Repeat exactly the lines of the listing from the line containing "Write the Blender" through its last line, and nothing beyond them.
— START OF Records supplied —
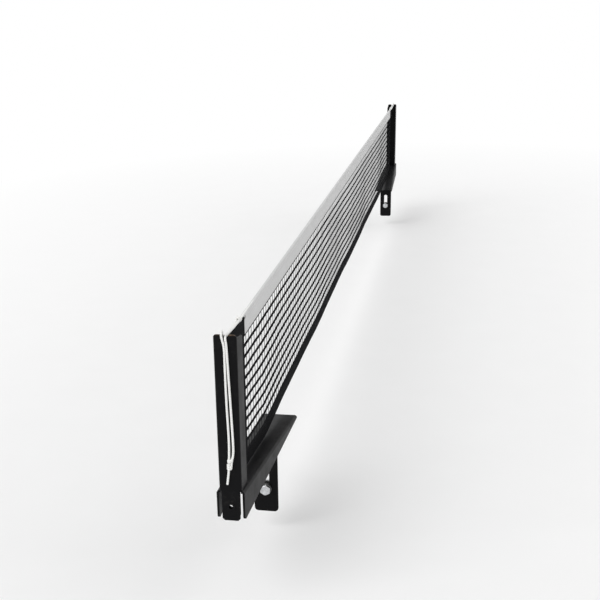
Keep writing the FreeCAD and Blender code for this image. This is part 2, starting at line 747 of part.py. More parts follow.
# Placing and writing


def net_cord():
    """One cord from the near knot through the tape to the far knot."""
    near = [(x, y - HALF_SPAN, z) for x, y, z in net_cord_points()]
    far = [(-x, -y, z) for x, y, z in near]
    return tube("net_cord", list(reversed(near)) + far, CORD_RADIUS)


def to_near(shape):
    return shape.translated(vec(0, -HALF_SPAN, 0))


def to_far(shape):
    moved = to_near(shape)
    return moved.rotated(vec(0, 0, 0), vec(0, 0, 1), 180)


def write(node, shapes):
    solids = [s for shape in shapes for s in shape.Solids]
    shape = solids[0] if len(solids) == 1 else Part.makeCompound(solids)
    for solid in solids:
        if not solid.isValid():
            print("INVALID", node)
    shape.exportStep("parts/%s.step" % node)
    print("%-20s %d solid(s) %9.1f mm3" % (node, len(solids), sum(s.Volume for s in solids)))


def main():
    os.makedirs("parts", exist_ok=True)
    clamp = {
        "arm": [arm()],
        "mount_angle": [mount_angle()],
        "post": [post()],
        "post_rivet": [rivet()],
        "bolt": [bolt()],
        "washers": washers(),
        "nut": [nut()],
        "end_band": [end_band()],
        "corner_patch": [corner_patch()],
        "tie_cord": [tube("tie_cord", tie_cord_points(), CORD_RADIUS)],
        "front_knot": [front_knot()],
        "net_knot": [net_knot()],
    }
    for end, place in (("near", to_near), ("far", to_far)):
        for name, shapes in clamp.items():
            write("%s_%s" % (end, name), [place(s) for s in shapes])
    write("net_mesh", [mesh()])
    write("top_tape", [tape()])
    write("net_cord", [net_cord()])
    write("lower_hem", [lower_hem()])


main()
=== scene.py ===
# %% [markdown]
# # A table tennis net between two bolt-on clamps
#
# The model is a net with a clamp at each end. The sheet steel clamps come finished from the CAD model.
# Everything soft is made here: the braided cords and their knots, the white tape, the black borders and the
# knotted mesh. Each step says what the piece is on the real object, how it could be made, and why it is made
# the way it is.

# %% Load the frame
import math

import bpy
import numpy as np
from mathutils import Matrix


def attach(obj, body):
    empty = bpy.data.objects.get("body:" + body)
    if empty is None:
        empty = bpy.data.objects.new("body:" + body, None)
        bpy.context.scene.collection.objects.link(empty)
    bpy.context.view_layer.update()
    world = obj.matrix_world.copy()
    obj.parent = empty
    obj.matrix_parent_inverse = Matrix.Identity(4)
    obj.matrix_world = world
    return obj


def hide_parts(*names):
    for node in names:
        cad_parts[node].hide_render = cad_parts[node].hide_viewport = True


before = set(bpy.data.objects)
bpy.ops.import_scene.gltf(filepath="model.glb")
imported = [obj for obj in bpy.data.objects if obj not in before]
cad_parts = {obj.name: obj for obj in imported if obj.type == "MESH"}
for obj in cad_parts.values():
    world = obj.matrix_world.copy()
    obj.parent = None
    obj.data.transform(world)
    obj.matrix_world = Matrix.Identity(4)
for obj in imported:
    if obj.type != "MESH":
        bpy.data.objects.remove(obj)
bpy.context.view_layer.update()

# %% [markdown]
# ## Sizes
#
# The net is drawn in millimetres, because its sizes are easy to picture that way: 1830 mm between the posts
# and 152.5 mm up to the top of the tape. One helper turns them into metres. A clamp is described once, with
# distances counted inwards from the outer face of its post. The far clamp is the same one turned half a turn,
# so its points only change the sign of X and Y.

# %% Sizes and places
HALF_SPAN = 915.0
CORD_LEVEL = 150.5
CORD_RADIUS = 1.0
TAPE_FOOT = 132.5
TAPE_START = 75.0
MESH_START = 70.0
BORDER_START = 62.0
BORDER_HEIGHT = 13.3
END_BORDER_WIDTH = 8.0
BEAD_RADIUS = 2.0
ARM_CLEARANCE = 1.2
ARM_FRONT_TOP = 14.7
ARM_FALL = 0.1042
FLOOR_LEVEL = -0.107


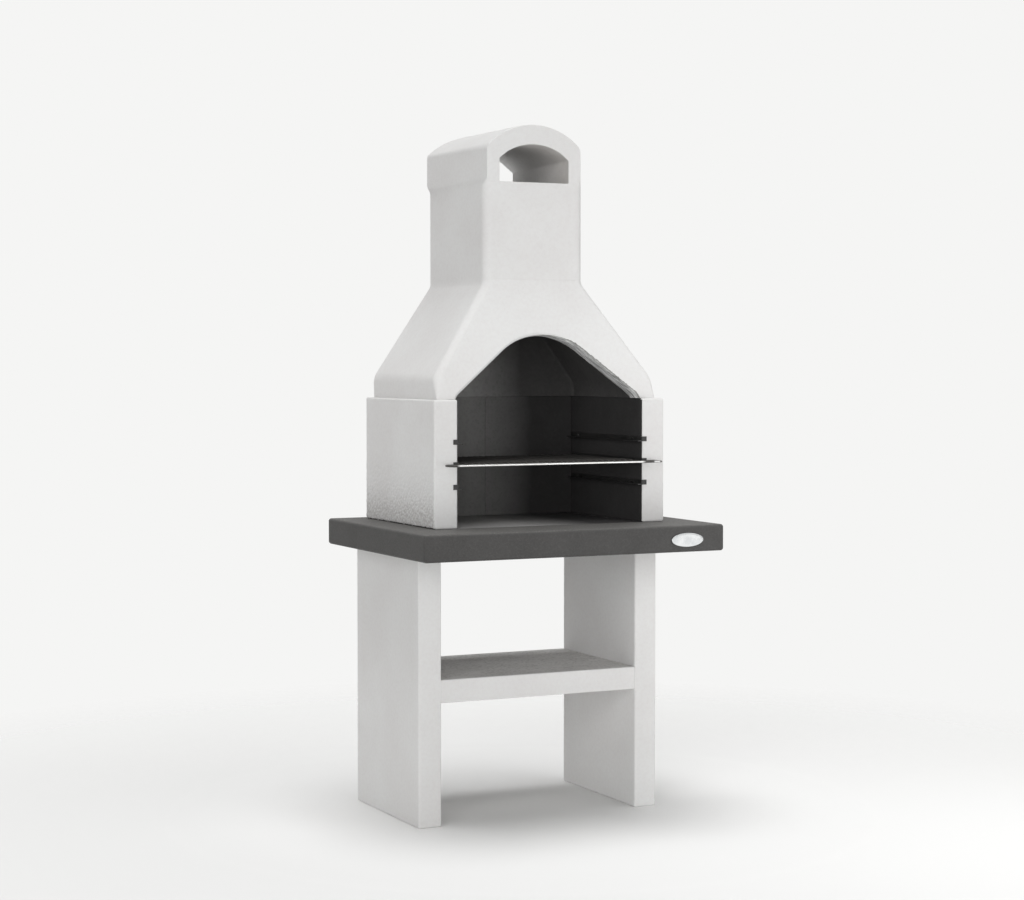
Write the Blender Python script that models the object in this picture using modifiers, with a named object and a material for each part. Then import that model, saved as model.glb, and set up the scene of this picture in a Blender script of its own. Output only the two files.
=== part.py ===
— END OF Records supplied —
• Problem solution:
Write the Blender Python script that models the object in this picture using modifiers, with a named object and a material for each part. Then import that model, saved as model.glb, and set up the scene of this picture in a Blender script of its own. Output only the two files.
=== part.py ===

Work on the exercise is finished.